**Given problem:** Up to and including the line that contains "lift_notch_depth = 3.0", repeat each line of the data exactly, starting from the first.

**Recorded information:**
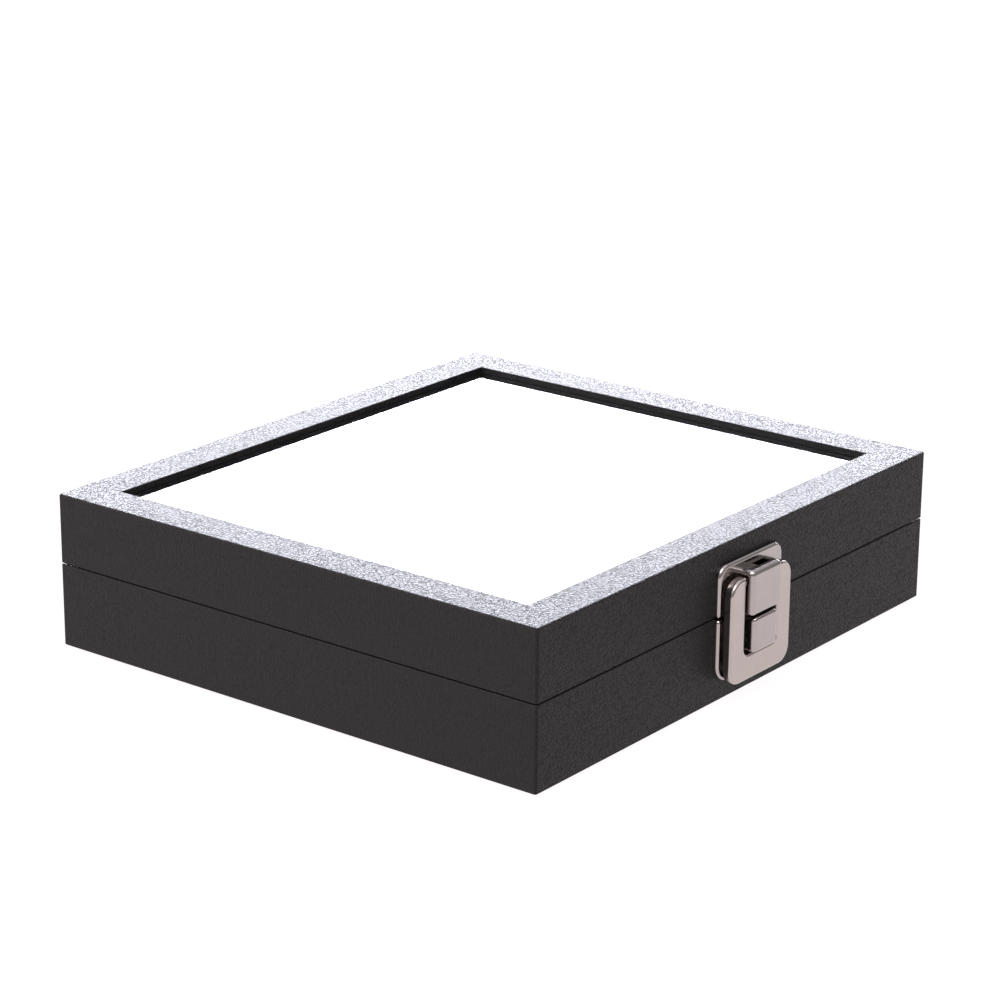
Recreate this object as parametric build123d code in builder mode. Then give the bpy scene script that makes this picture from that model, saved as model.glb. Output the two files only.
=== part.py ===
from build123d import *
import math
import os

# A display box for coins: a base with a recessed insert, and a glazed lid on two stop hinges, closed
# by a hasp on the front. The walls are mitred wood, wrapped in leatherette.
#
# Millimetres. +X runs along the front, from left to right, +Y to the back and +Z up. The origin is
# the middle of the footprint, on the surface that the box stands on.

# ---- driving sizes: the box -----------------------------------------------------------------------
box_length = 205.0  # along X
box_depth = 184.0  # along Y, without hasp and hinges
box_height = 50.0
seam_height = 27.6  # middle of the gap between base and lid
seam_gap = 0.35  # the covered rims only touch at their high spots
wall_width = 9.6  # walls of base and lid, covering included
frame_width = 13.6  # frame round the glass, covering included
corner_radius = 0.9  # upright corners
edge_rounding = 0.6  # long edges at the top
rim_rounding = 0.3  # long edges at the seam and at the foot
cover_thickness = 0.6
turn_in = 5.0  # how far the covering runs down inside the base

felt_thickness = 0.8
felt_inset = 2.0
panel_thickness = 3.0
panel_seat = 4.8  # how far the panel runs under the walls
panel_clearance = 0.2

glass_thickness = 2.0
glass_depth = 2.0  # from the top of the frame down to the glass
glass_clearance = 0.5  # from the glass's edges to the wood round it
stop_height = 8.0
stop_rounding = 1.0

lining_thickness = 0.8
insert_clearance = 0.4  # all round the insert
coin_plate_thickness = 6.0
coin_plate_height = 21.8  # top of the coin insert
recess_diameter = 46.2
recess_web = 4.2  # least width left between two recesses
lift_notch_radius = 5.0  # finger notch at the edge of each recess
lift_notch_depth = 3.0

# ---- driving sizes: hinges ------------------------------------------------------------------------
hinge_spacing = 120.0
hinge_length = 28.0
hinge_inset = 8.0  # how far a leaf runs onto the rim
leaf_thickness = 0.8
leaf_clearance = 0.15
leaf_corner = 1.5
knuckle_radius = 2.0
knuckle_share = 0.42  # middle knuckle's share of the hinge's length
knuckle_gap = 0.3  # between knuckles, and from a turning knuckle to what is beside it
hinge_pin_radius = 0.9
pin_clearance = 0.05
pin_head = 0.6  # how far a pin runs out of its hinge
opening_angle = 100.0  # where the two tails of a hinge meet
tail_clearance = 1.0  # degrees left between the tails there
tail_reach = 5.2  # from the pin's axis

# ---- driving sizes: hasp --------------------------------------------------------------------------
plate_width = 33.4
plate_proud = 2.0  # front of both plates, from the front of the box
plate_rounding = 1.1
plate_margin = 0.05  # from a plate's straight edge to the rim beside it
sheet_thickness = 0.8
hasp_plate_top = 43.9
hasp_plate_corner = 4.1
keeper_plate_bottom = 7.0
keeper_plate_corner = 6.1
small_corner = 1.3

block_reach = 7.85  # front of both blocks, from the front of the box
block_side_rounding = 1.4
block_end_rounding = 0.9
block_crown = 1.8  # radius along the front of a block's top
upper_block_width = 15.4
upper_block_bottom = 27.45
upper_block_top = 41.5
lower_block_width = 12.4
lower_block_bottom = 15.4
lower_block_top = 26.4
lower_block_crown = 1.0
block_window_width = 6.4
block_window_depth = 2.6
block_window_shift = 1.6  # to the right of the block's middle

lever_width = 31.8
lever_bottom = 6.7
lever_top = 39.5
lever_reach = 6.0  # front of the lever, from the front of the box
lever_back = 3.3  # back of its turned edges
lever_sheet = 0.9
lever_corner = 5.2
lever_arm_corner = 1.1  # beside the throat
lever_rounding = 0.95
throat_clearance = 0.8  # from the lever's arms to the upper block
throat_bottom = 14.8
throat_corner = 2.2

hasp_pin_radius = 0.75
hasp_pin_reach = 4.35  # its axis, from the front of the box
hasp_pin_height = 37.8
lug_radius = 1.5

# ---- driving sizes: screws ------------------------------------------------------------------------
screw_head_radius = 1.8
screw_shank_radius = 1.0
screw_length = 7.0
screw_point = 1.5
pilot_clearance = 0.05
head_height = 1.0  # raised heads only
cross_share = 1.3  # length of the cross, in head radii
cross_width = 0.45
cross_depth = 0.35
hinge_screw_count = 3
hinge_screw_pitch = 9.0
hinge_screw_setback = 3.6  # from a leaf's front edge
plate_screw_spacing = 23.0
hasp_screw_height = 33.5
keeper_screw_height = 18.0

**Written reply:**
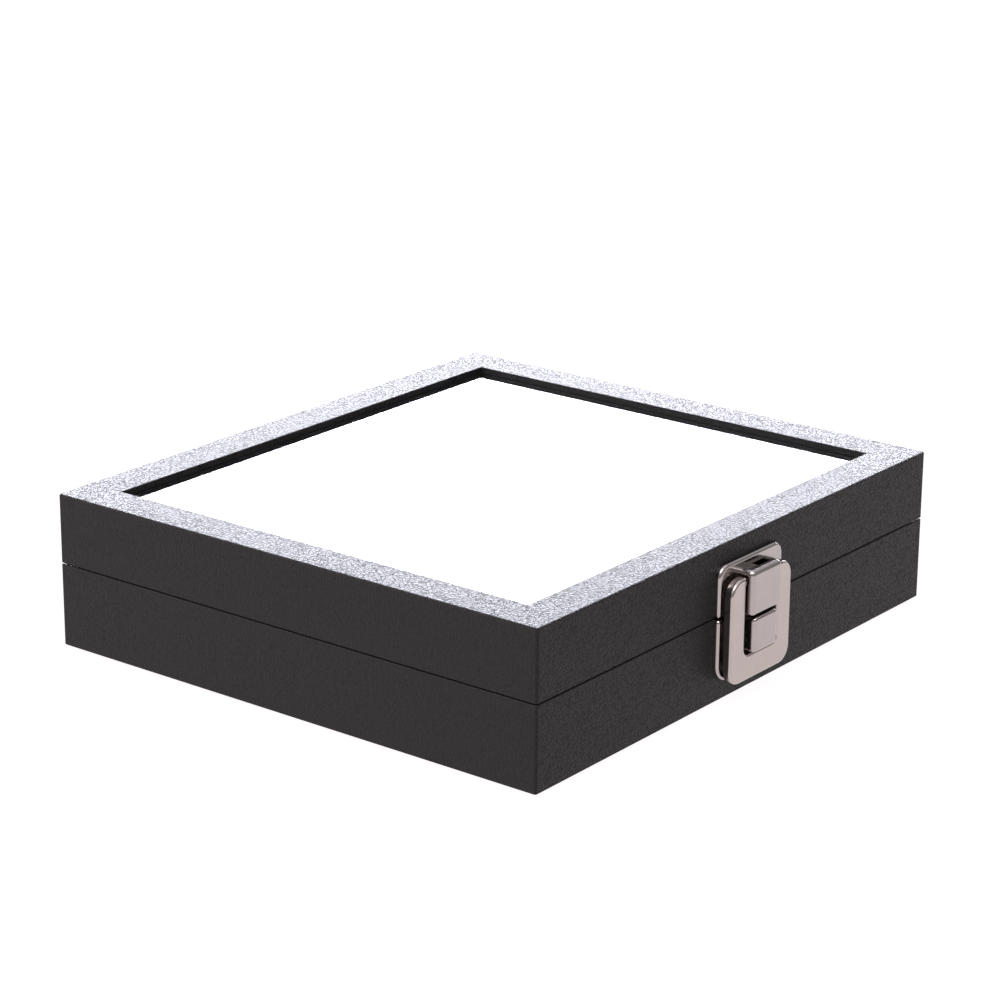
Recreate this object as parametric build123d code in builder mode. Then give the bpy scene script that makes this picture from that model, saved as model.glb. Output the two files only.
=== part.py ===
from build123d import *
import math
import os

# A display box for coins: a base with a recessed insert, and a glazed lid on two stop hinges, closed
# by a hasp on the front. The walls are mitred wood, wrapped in leatherette.
#
# Millimetres. +X runs along the front, from left to right, +Y to the back and +Z up. The origin is
# the middle of the footprint, on the surface that the box stands on.

# ---- driving sizes: the box -----------------------------------------------------------------------
box_length = 205.0  # along X
box_depth = 184.0  # along Y, without hasp and hinges
box_height = 50.0
seam_height = 27.6  # middle of the gap between base and lid
seam_gap = 0.35  # the covered rims only touch at their high spots
wall_width = 9.6  # walls of base and lid, covering included
frame_width = 13.6  # frame round the glass, covering included
corner_radius = 0.9  # upright corners
edge_rounding = 0.6  # long edges at the top
rim_rounding = 0.3  # long edges at the seam and at the foot
cover_thickness = 0.6
turn_in = 5.0  # how far the covering runs down inside the base

felt_thickness = 0.8
felt_inset = 2.0
panel_thickness = 3.0
panel_seat = 4.8  # how far the panel runs under the walls
panel_clearance = 0.2

glass_thickness = 2.0
glass_depth = 2.0  # from the top of the frame down to the glass
glass_clearance = 0.5  # from the glass's edges to the wood round it
stop_height = 8.0
stop_rounding = 1.0

lining_thickness = 0.8
insert_clearance = 0.4  # all round the insert
coin_plate_thickness = 6.0
coin_plate_height = 21.8  # top of the coin insert
recess_diameter = 46.2
recess_web = 4.2  # least width left between two recesses
lift_notch_radius = 5.0  # finger notch at the edge of each recess
lift_notch_depth = 3.0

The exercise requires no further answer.